--- start ---
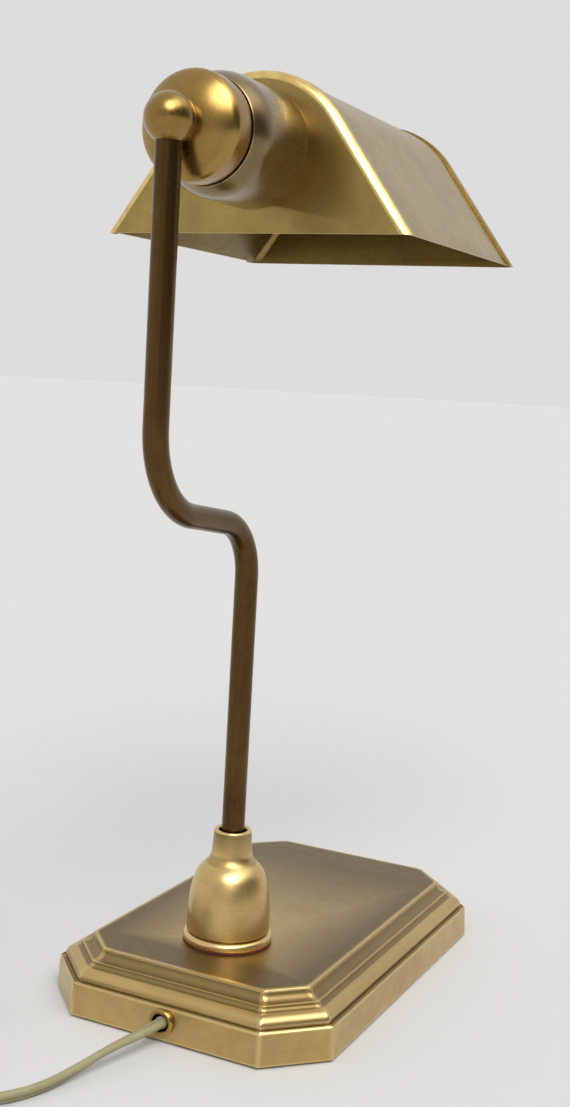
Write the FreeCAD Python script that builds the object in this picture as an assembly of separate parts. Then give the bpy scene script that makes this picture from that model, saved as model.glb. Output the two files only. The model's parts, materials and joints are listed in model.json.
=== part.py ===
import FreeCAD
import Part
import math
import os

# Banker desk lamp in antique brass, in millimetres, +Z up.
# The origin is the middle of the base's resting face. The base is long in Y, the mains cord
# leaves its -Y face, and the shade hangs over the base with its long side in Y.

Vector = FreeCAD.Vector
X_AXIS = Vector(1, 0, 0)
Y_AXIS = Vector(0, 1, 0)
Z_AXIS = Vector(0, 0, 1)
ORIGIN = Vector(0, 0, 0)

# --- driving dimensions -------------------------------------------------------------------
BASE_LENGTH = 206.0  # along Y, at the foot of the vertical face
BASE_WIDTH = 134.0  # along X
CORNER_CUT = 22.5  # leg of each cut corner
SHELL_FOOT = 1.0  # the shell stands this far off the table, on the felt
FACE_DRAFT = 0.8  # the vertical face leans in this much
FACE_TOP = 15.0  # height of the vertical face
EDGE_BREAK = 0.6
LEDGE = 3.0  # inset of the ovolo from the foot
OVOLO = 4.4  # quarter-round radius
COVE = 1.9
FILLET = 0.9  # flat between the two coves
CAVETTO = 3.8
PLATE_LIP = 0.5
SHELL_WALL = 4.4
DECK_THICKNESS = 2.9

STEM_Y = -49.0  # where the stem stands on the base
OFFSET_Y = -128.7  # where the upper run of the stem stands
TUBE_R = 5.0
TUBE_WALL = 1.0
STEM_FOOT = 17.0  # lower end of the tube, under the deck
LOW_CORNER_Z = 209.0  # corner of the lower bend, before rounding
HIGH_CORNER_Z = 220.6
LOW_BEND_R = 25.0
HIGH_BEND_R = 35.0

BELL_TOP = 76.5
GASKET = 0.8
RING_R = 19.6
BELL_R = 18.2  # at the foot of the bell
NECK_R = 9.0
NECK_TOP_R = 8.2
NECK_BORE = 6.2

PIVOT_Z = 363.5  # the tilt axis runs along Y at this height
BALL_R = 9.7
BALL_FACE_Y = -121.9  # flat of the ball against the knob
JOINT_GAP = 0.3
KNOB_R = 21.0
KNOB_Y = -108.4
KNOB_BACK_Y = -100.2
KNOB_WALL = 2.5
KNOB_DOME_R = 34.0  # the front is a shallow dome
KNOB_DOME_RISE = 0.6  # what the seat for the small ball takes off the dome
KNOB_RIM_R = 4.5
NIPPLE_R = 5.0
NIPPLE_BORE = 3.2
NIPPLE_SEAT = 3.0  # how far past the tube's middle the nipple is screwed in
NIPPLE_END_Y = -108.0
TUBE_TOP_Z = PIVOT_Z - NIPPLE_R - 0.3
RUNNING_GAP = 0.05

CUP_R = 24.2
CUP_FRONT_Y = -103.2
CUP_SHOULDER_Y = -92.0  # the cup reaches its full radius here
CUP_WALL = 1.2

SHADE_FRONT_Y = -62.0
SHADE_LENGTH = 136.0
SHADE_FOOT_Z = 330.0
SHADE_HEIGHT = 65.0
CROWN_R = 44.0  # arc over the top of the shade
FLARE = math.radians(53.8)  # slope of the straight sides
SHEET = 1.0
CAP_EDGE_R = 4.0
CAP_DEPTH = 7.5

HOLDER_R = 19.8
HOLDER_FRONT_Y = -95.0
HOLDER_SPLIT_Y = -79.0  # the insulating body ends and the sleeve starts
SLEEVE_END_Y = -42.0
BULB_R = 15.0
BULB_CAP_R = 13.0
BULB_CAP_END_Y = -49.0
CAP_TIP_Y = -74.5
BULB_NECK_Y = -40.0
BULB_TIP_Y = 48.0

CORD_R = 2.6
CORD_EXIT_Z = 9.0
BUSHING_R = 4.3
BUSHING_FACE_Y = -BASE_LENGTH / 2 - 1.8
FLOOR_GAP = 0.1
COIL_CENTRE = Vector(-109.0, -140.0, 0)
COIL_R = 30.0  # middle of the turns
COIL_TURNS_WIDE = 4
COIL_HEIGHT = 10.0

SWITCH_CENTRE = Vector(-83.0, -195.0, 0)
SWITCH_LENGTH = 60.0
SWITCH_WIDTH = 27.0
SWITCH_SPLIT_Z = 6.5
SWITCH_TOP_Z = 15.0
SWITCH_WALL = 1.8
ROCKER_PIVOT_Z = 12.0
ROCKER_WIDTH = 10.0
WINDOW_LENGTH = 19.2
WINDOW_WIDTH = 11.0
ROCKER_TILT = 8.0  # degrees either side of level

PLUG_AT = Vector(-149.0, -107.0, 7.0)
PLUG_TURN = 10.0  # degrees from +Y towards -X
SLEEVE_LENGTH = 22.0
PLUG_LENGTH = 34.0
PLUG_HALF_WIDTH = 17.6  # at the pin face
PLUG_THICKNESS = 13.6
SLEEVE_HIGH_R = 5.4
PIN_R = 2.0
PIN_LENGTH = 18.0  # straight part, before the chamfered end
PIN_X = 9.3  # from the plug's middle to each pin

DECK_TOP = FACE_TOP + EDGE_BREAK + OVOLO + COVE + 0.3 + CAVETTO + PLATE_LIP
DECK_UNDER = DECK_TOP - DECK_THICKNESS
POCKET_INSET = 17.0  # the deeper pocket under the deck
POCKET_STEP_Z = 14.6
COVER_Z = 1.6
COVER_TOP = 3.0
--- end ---
Description of the task:
In the listing above, reproduce the first line and each one after it through the line that contains "DECK_THICKNESS = 2.9".

The response:
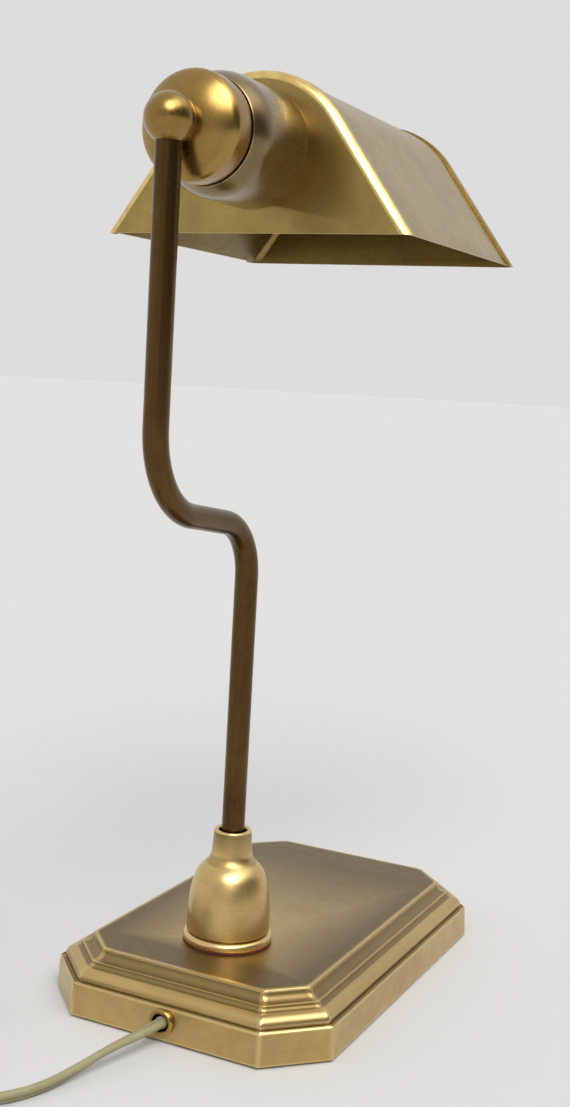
Write the FreeCAD Python script that builds the object in this picture as an assembly of separate parts. Then give the bpy scene script that makes this picture from that model, saved as model.glb. Output the two files only. The model's parts, materials and joints are listed in model.json.
=== part.py ===
import FreeCAD
import Part
import math
import os

# Banker desk lamp in antique brass, in millimetres, +Z up.
# The origin is the middle of the base's resting face. The base is long in Y, the mains cord
# leaves its -Y face, and the shade hangs over the base with its long side in Y.

Vector = FreeCAD.Vector
X_AXIS = Vector(1, 0, 0)
Y_AXIS = Vector(0, 1, 0)
Z_AXIS = Vector(0, 0, 1)
ORIGIN = Vector(0, 0, 0)

# --- driving dimensions -------------------------------------------------------------------
BASE_LENGTH = 206.0  # along Y, at the foot of the vertical face
BASE_WIDTH = 134.0  # along X
CORNER_CUT = 22.5  # leg of each cut corner
SHELL_FOOT = 1.0  # the shell stands this far off the table, on the felt
FACE_DRAFT = 0.8  # the vertical face leans in this much
FACE_TOP = 15.0  # height of the vertical face
EDGE_BREAK = 0.6
LEDGE = 3.0  # inset of the ovolo from the foot
OVOLO = 4.4  # quarter-round radius
COVE = 1.9
FILLET = 0.9  # flat between the two coves
CAVETTO = 3.8
PLATE_LIP = 0.5
SHELL_WALL = 4.4
DECK_THICKNESS = 2.9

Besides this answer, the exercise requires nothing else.